IV.   It may even prevent the necessity of ulterior coertion. The character of the President will naturally induce a conclusion that he means to treat the matter seriously. The idea will be impressive on the most refractory, it will restrain the timid & wavering, and it will encourage the well disposed. The appearance of the President in the business will awaken the attention of a great number of persons of the last description to the evil tendency of the conduct reprehended, who have not yet viewed it with due seriousness. And from the cooperation of these circumstances, good may reasonably be expected.

In either view therefore, of the propriety of conduct, or the effects to be hoped for, the measure seems to be an adviseable one. I beg leave to add that, in my judgment, it is not only adviseable, but necessary.

Besides the state of things in the Western parts of North Carolina which is known to you,5 a letter has just been received from the Supervisor of South Carolina,6 mentioning that a spirit of discontent and opposition had been revived in two of the Counties of that State bordering on North Carolina, in which it had been before apparently suppressed. This shews the necessity of some immediate step of a general aspect, while things are preparing, if unhappily it should become necessary, to act with decision in the Western Counties of Pennsylvania, where the Government, from several obvious considerations will be left in condition to do it. Decision successfully exerted in one place will, it is presumable, be efficacious every where.

The Secretary at War and the Attorney General agree with me in opinion on the expediency of a Proclamation. The draft of one now submitted has been framed in concert with the latter; except as to one or two particulars which are noted in the margin of the rough draft in my hand writing, herewith also transmitted.7 In respect to these, the objections of that Gentleman did not appear to me founded, and would, I think, unnecessarily diminish the force of the instrument.

With the highest respect and the truest attachment,   I have the honor to be &c.

Alexr. Hamilton.

LC, George Washington Papers, Library of Congress.

2H is referring to the letter which he wrote on Saturday, September 1, 1792.

3See H to Coxe, September 1, 1792, notes 1 and 5

4On July 11, 1792, Tench Coxe wrote to George Clymer: “In one or two late Conversations I communicated to you the Secretary’s Idea; that the Inspectors of Surveys should be instructed to pursue measures for producing punctuality in the discharge of the Revenue then due. The intimations, which I presume those Gentlemen have given thro’ the Collectors to the distillers, will prepare the latter for such calls as duty enjoins upon the officers, after the expiration of the Current half year. Besides the Inconveniencies to the Treasury arising from delays there is great danger that those who have yielded due obedience to the law may change their conduct if they find no compulsion applied to their unpunctual Neighbours. You will be pleased therefore to remind the Inspectors, and Collectors within Survey No. 1 that they are to commence suits against two persons in each County, by way of Example, should payment not be duly made at the commencement of the next half year.
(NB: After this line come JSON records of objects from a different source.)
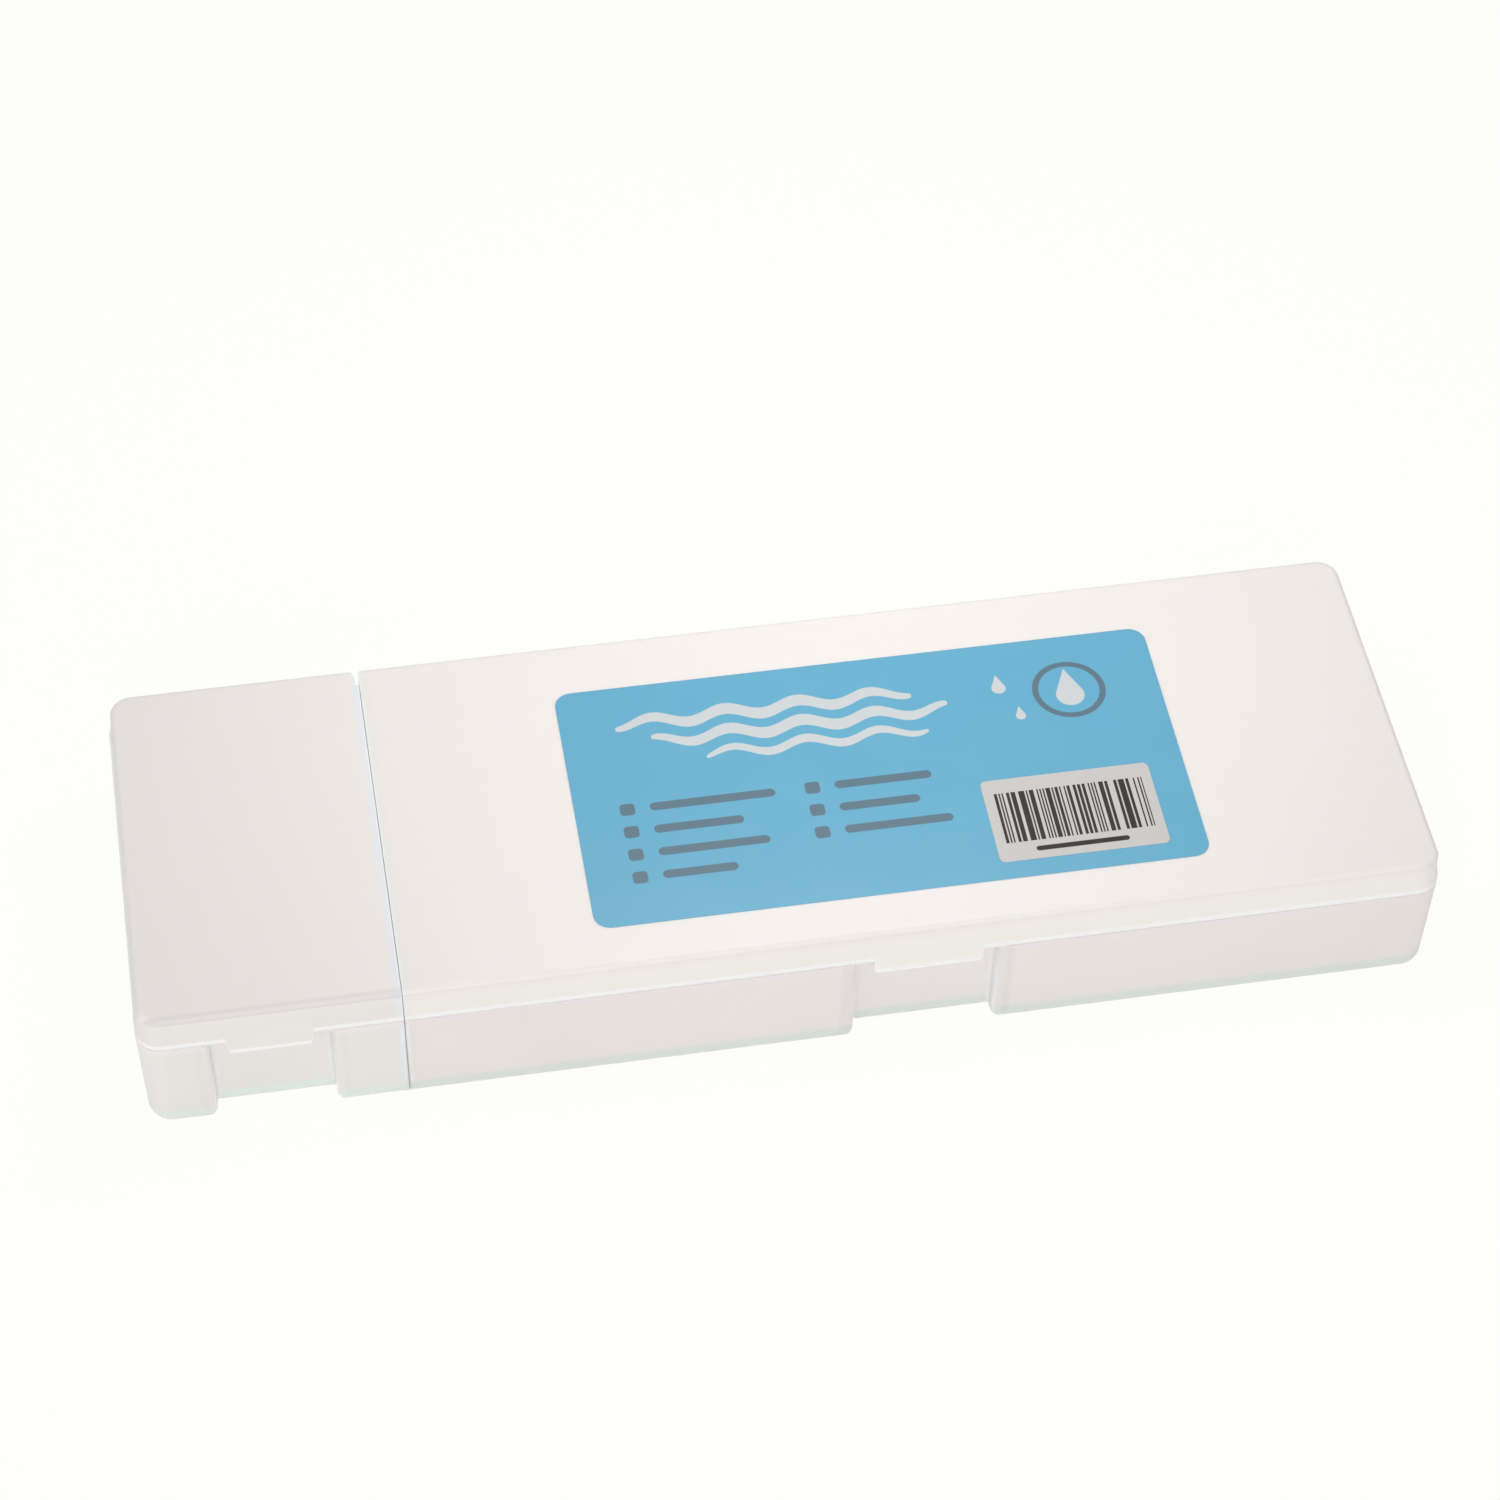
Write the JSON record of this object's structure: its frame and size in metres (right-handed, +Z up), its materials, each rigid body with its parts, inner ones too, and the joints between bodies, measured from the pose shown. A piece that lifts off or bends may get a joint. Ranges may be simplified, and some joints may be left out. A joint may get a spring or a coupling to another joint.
{
  "type": "wet palette",
  "caption": "Wet palette kit of two plug-together translucent boxes with hinged lids: a long palette case with sponge and papers, and a small brush rinsing box.",
  "frame": {"origin": "middle of the footprint, hinge knuckles included, on the surface the boxes stand on", "axes": "+X along the two boxes from the rinsing box to the palette case, +Y from the latches at the front to the hinges at the back, +Z up"},
  "size_m": [0.301, 0.1049, 0.0392],
  "materials": {
    "shell": "satin",
    "plate": "satin",
    "sponge": "matte",
    "guide_paper": "matte",
    "palette_paper": "matte",
    "label": "satin",
    "sticker": "satin"
  },
  "bodies": {
    "palette_case": {"palette_base": "shell", "sponge": "sponge", "guide_paper_1": "guide_paper", "guide_paper_2": "guide_paper", "palette_paper_1": "palette_paper", "palette_paper_2": "palette_paper", "palette_paper_3": "palette_paper", "palette_paper_4": "palette_paper", "palette_paper_5": "palette_paper", "palette_paper_6": "palette_paper", "palette_paper_7": "palette_paper", "palette_paper_8": "palette_paper", "palette_paper_9": "palette_paper", "palette_paper_10": "palette_paper"},
    "palette_cover": {"palette_lid": "shell", "label": "label", "sticker": "sticker"},
    "rinse_tank": {"rinse_base": "shell", "washing_plate": "plate"},
    "rinse_cover": {"rinse_lid": "shell"}
  },
  "joints": [
    {"name": "palette_lid_hinge", "type": "hinge", "parent": "palette_case", "child": "palette_cover", "pos_m": [0.02995, 0.05015, 0.0296], "axis": [-1, 0, 0], "range_deg": [0, 180]},
    {"name": "rinse_box_slide", "type": "slide", "parent": "palette_case", "child": "rinse_tank", "axis": [0, 0, 1], "range_m": [0, 0.0215]},
    {"name": "rinse_lid_hinge", "type": "hinge", "parent": "rinse_tank", "child": "rinse_cover", "pos_m": [-0.1206, 0.05015, 0.0296], "axis": [-1, 0, 0], "range_deg": [0, 180]}
  ]
}
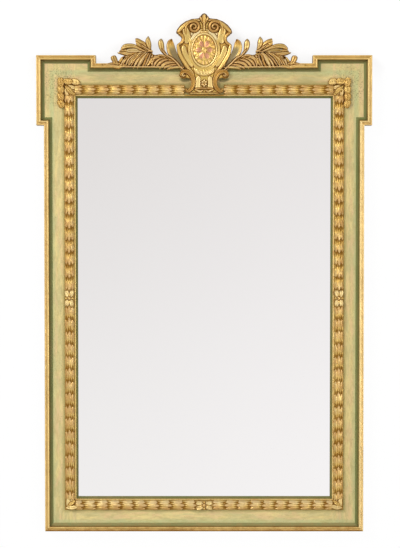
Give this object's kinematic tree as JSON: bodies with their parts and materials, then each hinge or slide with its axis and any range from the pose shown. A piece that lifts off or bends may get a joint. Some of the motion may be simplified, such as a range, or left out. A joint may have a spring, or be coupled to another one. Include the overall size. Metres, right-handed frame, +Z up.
{
  "type": "wall mirror",
  "caption": "Tall rectangular wall mirror in a painted and gilt carved frame with eared upper corners and a scrolled crest between leaf sprays.",
  "frame": {"origin": "on the rear face of the backboard, where it meets the wall, on the middle line and level with the top of the hooks that the hanging rings hang on", "axes": "+X to the right as seen from the front, +Y into the wall, +Z up"},
  "size_m": [0.77, 0.042, 1.1925],
  "materials": {
    "celadon_paint": "distressed celadon paint on softwood",
    "gilding": "antiqued gilding over red bole",
    "green_paint": "dark green paint",
    "looking_glass": "silvered plate glass",
    "plywood": "aged plywood",
    "bare_wood": "bare softwood",
    "iron": "cut iron, dull",
    "steel": "plated steel, dulled"
  },
  "bodies": {
    "frame": {"stile_left": "celadon_paint", "stile_right": "celadon_paint", "rail_top": "celadon_paint", "rail_bottom": "celadon_paint", "ear_side_left": "celadon_paint", "ear_side_right": "celadon_paint", "ear_top_left": "celadon_paint", "ear_top_right": "celadon_paint", "rim_bottom": "gilding", "rim_side_left": "gilding", "rim_side_right": "gilding", "rim_ear_under_left": "gilding", "rim_ear_under_right": "gilding", "rim_ear_side_left": "gilding", "rim_ear_side_right": "gilding", "rim_ear_top_left": "gilding", "rim_ear_top_right": "gilding", "rim_ear_inner_left": "gilding", "rim_ear_inner_right": "gilding", "rim_top_left": "gilding", "rim_top_right": "gilding", "laurel_left": "gilding", "laurel_right": "gilding", "laurel_bottom": "gilding", "laurel_top_left": "gilding", "laurel_top_right": "gilding", "rosette_left": "gilding", "rosette_right": "gilding", "rosette_bottom": "gilding", "corner_leaves_left": "gilding", "corner_leaves_right": "gilding", "cartouche": "gilding", "crest_boss": "gilding", "crest_spray_left": "gilding", "crest_spray_right": "gilding", "slip_left": "green_paint", "slip_right": "green_paint", "slip_top": "green_paint", "slip_bottom": "green_paint", "mirror_glass": "looking_glass", "backboard": "plywood", "glazing_blocks": "bare_wood", "crest_brace": "bare_wood", "tenon_pegs": "bare_wood", "backboard_nails": "iron", "crest_nails": "iron", "hanger_plate_left": "steel", "hanger_plate_right": "steel", "hanger_screws": "steel"},
    "ring_left": {"hanger_ring_left": "steel"},
    "ring_right": {"hanger_ring_right": "steel"}
  },
  "joints": [
    {"name": "ring_left_swing", "type": "hinge", "parent": "frame", "child": "ring_left", "pos_m": [-0.3455, -0.00315, -0.026], "axis": [-1, 0, 0], "range_deg": [0, 175]},
    {"name": "ring_right_swing", "type": "hinge", "parent": "frame", "child": "ring_right", "pos_m": [0.3455, -0.00315, -0.026], "axis": [-1, 0, 0], "range_deg": [0, 175]}
  ]
}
“It will be necessary also that suits be commenced against the several distillers in Mr. [Jacob] Humphrey’s division, who have omitted or refused to comply with the directions of the law.” (LC, RG 58, Letters of Commissioner of Revenue, 1792–1793, National Archives.)

On September 28, 1792, Coxe again wrote to Clymer: “As it has become necessary that suits be instituted against some two defaulting or delinquent persons in each of the Counties in the 4th. Survey, I request that the names and additions of some two persons, who are in his opinion proper to begin with, may be transmitted. It will be expedient to select such as reside within ten miles of an Office of Inspection, which has been open a competent time or which is still open. Information of the time when the Office was opened, of the time when it was suppressed, if that has been done, of the size and number of the delinquents still or Stills and of every other fact which it may be useful or necessary to establish on a suit, also the Name of the Witnesses who can or will prove those facts will require to be stated” (LC, RG 58, Letters of Commissioner of Revenue, 1792–1793, National Archives).

6No letter from Daniel Stevens to H concerning renewed opposition has been found. For a reference to earlier opposition in South Carolina, see Daniel Stevens to H, May 22, 1792.